Hochwasser entsteht, wenn die Niederschlagsmenge die Aufnahmekapazität des Bodens übersteigt. Wasser fließt dann oberflächlich in Bäche und Flüsse ab, die in der Folge über die Ufer treten.
Die Aufnahmekapazität des Bodens hängt von verschiedenen Faktoren ab. Die Beschaffenheit der Boden (z.B. Sand-, Kalk-, oder Lehmböden, landwirtschaftliche Verdichtung durch schwere Gerätschaften, Steigung), aber auch die Pflanzendichte und Artenvielfalt sind entscheidend. Wurzeln nehmen Wasser auf, wobei unterschiedliche Pflanzen mehrere Bodenschichten erreichen. Die regelmäßigen Hochwasser prägen des Schmuttertal. Die wechselfeuchten Gebiete des mäandrierenden Flusses sind essentiell für die zu fördernden Arten.

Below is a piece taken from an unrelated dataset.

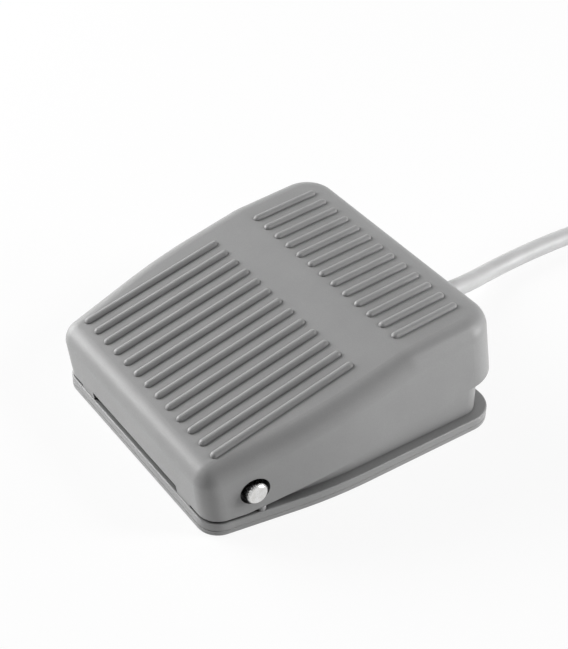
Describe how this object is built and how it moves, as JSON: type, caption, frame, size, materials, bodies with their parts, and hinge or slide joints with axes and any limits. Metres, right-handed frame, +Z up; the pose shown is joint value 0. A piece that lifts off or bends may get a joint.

Maßnahmen gegen Hochwasser

Die Gefahren eines Hochwassers können technisch entschärft, aber nicht verhindert werden. Bester Schutz vor der Naturgewalt Wasser sind vor allem natürliche Talauen, die vom Fluss ohne Schaden überflutet werden können (natürlicher Rückhalt = Retention). Dagegen fließt auf versiegelten Flächen – asphaltiert oder bebaut –das gesamte Wasser oberflächlich ins Gewässer ab und trägt somit unmittelbar zum Hochwasser bei. Besondere Gefahr besteht bei der Überlastung von Kanalisationen und Kläranlagen. Daher sollte Wasser wo immer möglich versickern dürfen (Wasserschule Schwaben). Dazu werden Hochwasserschutzpläne aufgestellt, die Ziele und Maßnahmen zur Reduktion von Hochwasserschäden beschreiben.

Die EU verlangt in der „Richtlinie 2007/60/EG des Europäischen Parlamentes und des Rates über die Bewertung und das Management von Hochwasserrisiken“ die Klärung folgender Fragen:

Wie soll in einem zusammenhängenden Flussgebiet mit dem Hochwasserrisiko umgegangen werden?

Was wollen die betroffenen Akteure, wie beispielsweise Gemeinden, Behörden oder das Straßenbauamt unternehmen, um das Risiko zu minimieren?

Welche Maßnahmen zur Risikominimierung, Schutz, Vorsorge und Nachsorge sind zielführend und umsetzbar?

Aufgrund der Überregionalität der Hochwasserereignisse werden die regionalen Informationen auf Regierungsebene koordiniert und in einem übergeordneten Hochwasserrisikomanagementplan eingearbeitet.